The previous stroller mile run record was five minutes, 57.95 seconds set in July 2022 by Sally Onn in the United Kingdom.
Gracey’s world record attempt was a long time in the making and gave Gracey the opportunity to include her two sons, Athens, 4, and Rome, 2, in an epic feat.
An Idea is Sparked
In early 2022, Gracey saw an article about a dad who set the men’s stroller mile world record in a time of 4:31, and, being a professional runner, Gracey’s competitive juices started flowing, wondering what the current stroller mile world record was for women at the time.
“At the time I became interested in exploring a stroller mile world record attempt, the stroller mile world record was six minutes and nine seconds,” Gracey says. “I began the process of filing the paperwork with the Guinness World Records association, and by the time it was filed in the fall of 2022, the women’s stroller mile world record had dropped to five minutes, 57 seconds.”
Regardless, Gracey jokes that she had “probably run that mile time just in my runs around the neighborhood with my kids in the stroller.”
Although Gracey’s eldest son is at school during the weekdays, her youngest is at home with her, leaving plenty of opportunities for the pair to log some stroller miles together.
“If I couldn’t find a babysitter for Rome during the day, he would come along on my runs with me in the stroller,” Gracey says. “I also run the one-mile route to Athens’ school with him everyday… knowing how much I want to include my kids in my big goals and how frequently I run with them in the stroller, attempting the world record stroller mile felt very authentic to me.”
Filing with the Guinness World Record association for a world record attempt is no cakewalk.
Gracey had to provide a ratified course – the 400m-per-lap track in Denver -, have witnesses to her attempt, have official world record attempt timing, and agree to keep one of her hands on the stroller at all times without the option to switch to the other hand at any point.
“There is so much red tape that has to be addressed before you can actually do a world record attempt,” Gracey says. “I had to prove the course was measured correctly and get the signature of the person who measured it as well as be prepared to get multiple witness signatures after the world record attempt.”
By the time the paperwork was ratified and Gracey was approved to do her world record stroller mile attempt, it was best to wait until the warm weather arrived in summer 2023.
Training and Logistics
Fortunately for Gracey, one of her former collegiate running teammates hosts an all-comers track meet on Fridays in Denver.

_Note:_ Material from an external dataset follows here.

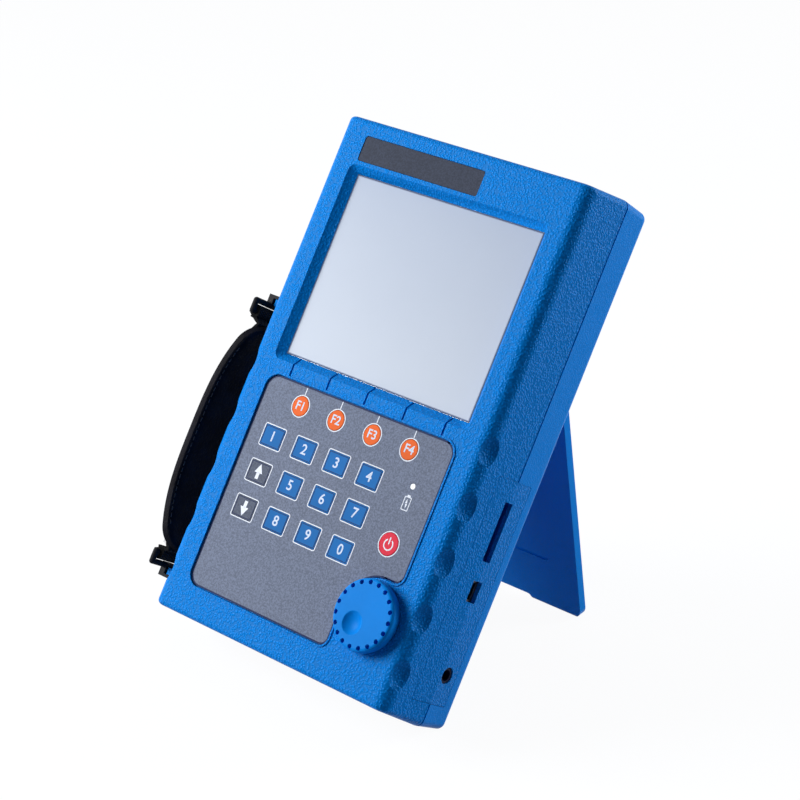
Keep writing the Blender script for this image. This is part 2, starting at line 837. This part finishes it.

This includes a measured course (the track), official timing, and plenty of witnesses.
“My friend Sean gave me the green light to do the stroller mile world record attempt at his Friday night community track meet,” Gracey says. “We’ve worked together with my stroller sponsor Guava Family to make a spectacle out of the attempt.”

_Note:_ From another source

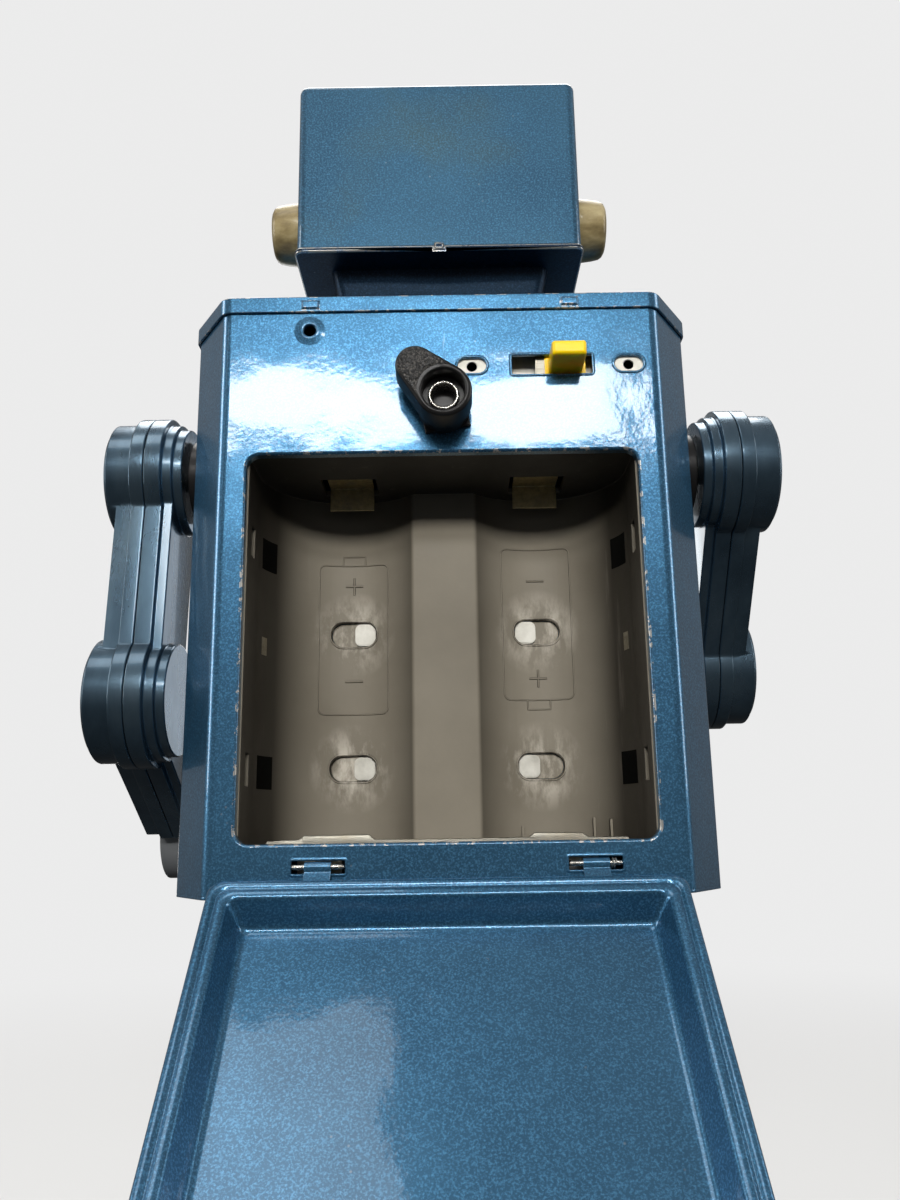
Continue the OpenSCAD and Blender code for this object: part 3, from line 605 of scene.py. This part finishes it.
def build_back_details():
    """The pressed lips round the slots, and the dimple round the small hole."""
    bm = bmesh.new()
    switch_z = box("switch_knob")[0].z + 3.2
    for z, row in ((switch_z, SWITCH_ROW), (pivot("door_hinge").z, HINGE_ROW)):
        for left, right, half, r in row:
            outline = round_rect(left, right, z - half, z + half, r, 6)
            pressed_ring(bm, with_normals(outline), SLOT_LIP)
    hole = [(HOLE_X + x, HOLE_Z + y) for x, y in circle(HOLE_R, 32)]
    pressed_ring(bm, with_normals(hole), HOLE_DIMPLE)
    finish_piece("back_lips", bm, blue_tin, "torso", sharp=60)


build_body()
build_back_details()
soften("top_cap", 0.28, blue_tin, edge_material=blue_edge)
soften("base_plate", 0.12, blue_tin)

# ---- Battery box ------------------------------------------------------------------------------


def cradle_point(s, across, z, lift=0.0):
    """A point on the wall of a cradle: across is measured round the wall from its deepest line."""
    a = across / CRADLE_R
    r = CRADLE_R - lift
    return (s * CELL_PITCH / 2 + r * math.sin(a), CRADLE_Y - r * math.cos(a), z)


def fine_line(points, gap=1.0):
    """Points added along straight stretches, so that a line can follow a curved wall."""
    out = []
    for (ax, az), (bx, bz) in zip(points, points[1:]):
        count = max(1, int(math.hypot(bx - ax, bz - az) / gap))
        out += [(ax + (bx - ax) * k / count, az + (bz - az) * k / count) for k in range(count)]
    return out + [points[-1]]


def raised_line(bm, s, points, r=0.17):
    """A raised line on a cradle's wall, through points given as (across, height)."""
    tube(bm, [cradle_point(s, a, z, 0.03) for a, z in fine_line(points)], r)


# The outline of a cell in each cradle: side, lowest and highest point over the torso's floor, and
# whether its small end is up (1) or down (-1)
CELL_MARKS = ((1, 35.2, 67.5, 1), (-1, 37.7, 70.5, -1))
MARK_HALF = 7.6
NUB_HALF = 2.4
NUB_HEIGHT = 2.0
SIGN_HALF = 1.9
SIGN_R = 0.24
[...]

Gracey ran the record with her youngest son in the stroller (with a helmet on for safety!) because he weighs the least and will be using the Guava Family “Roam” model stroller.
“I’ve used a lot of strollers since having kids, but I liked the Guava Family Roam model because it has airless tires, so they won’t get a puncture and my kids sit upright in the stroller which is more comfortable for them,” Gracey says. “Plus, the stroller is easy to use in daily life too, so it gets used beyond run training.”
As for stroller mile-specific training, Gracey relied on her bank of fitness from earlier in the year to guide her to the world record attempt start line.
“I ended my spring competitive racing season in June,” Gracey says. “I was able to set a new half marathon course record at a race in [Colorado] and then run in the pro field at the Bolder Boulder 10K, too.”
Since then, Gracey embarked on “modified training” and practiced running with the stroller at fast paces with her youngest in tow, building from 200m stroller repeats, to 400s, and finally, 800s.
Embracing Being a “Mother Runner”
Gracey shares that she wants her kids to grow up seeing a healthy lifestyle and aiming for big goals as normal.
“I grew up going to the track with my dad, who is an Olympian, and ended up loving running because of it,” Gracey says. “My parents ran every day. I grew up knowing that athletics was part of our family’s norm, and I want the same for my kids.”
Running is often viewed as a solo activity, but thanks to stroller running, Gracey has been able to bring her kids on run adventures from a jaunt around the block to an 11-mile long run.
“I want my running to be inclusive for my kids,” Gracey says. “I want my kids to be part of my goals and see the benefits of [an active lifestyle] from a young age… and I also want parents out there to know that it is entirely possible to find a way to include your kids in your athletic goals.”
Gracey is now entirely focused on the Olympic Trials for the marathon in February 2024 in Orlando, Florida, the training for which will undoubtedly include logging many miles with her kiddos along for the ride.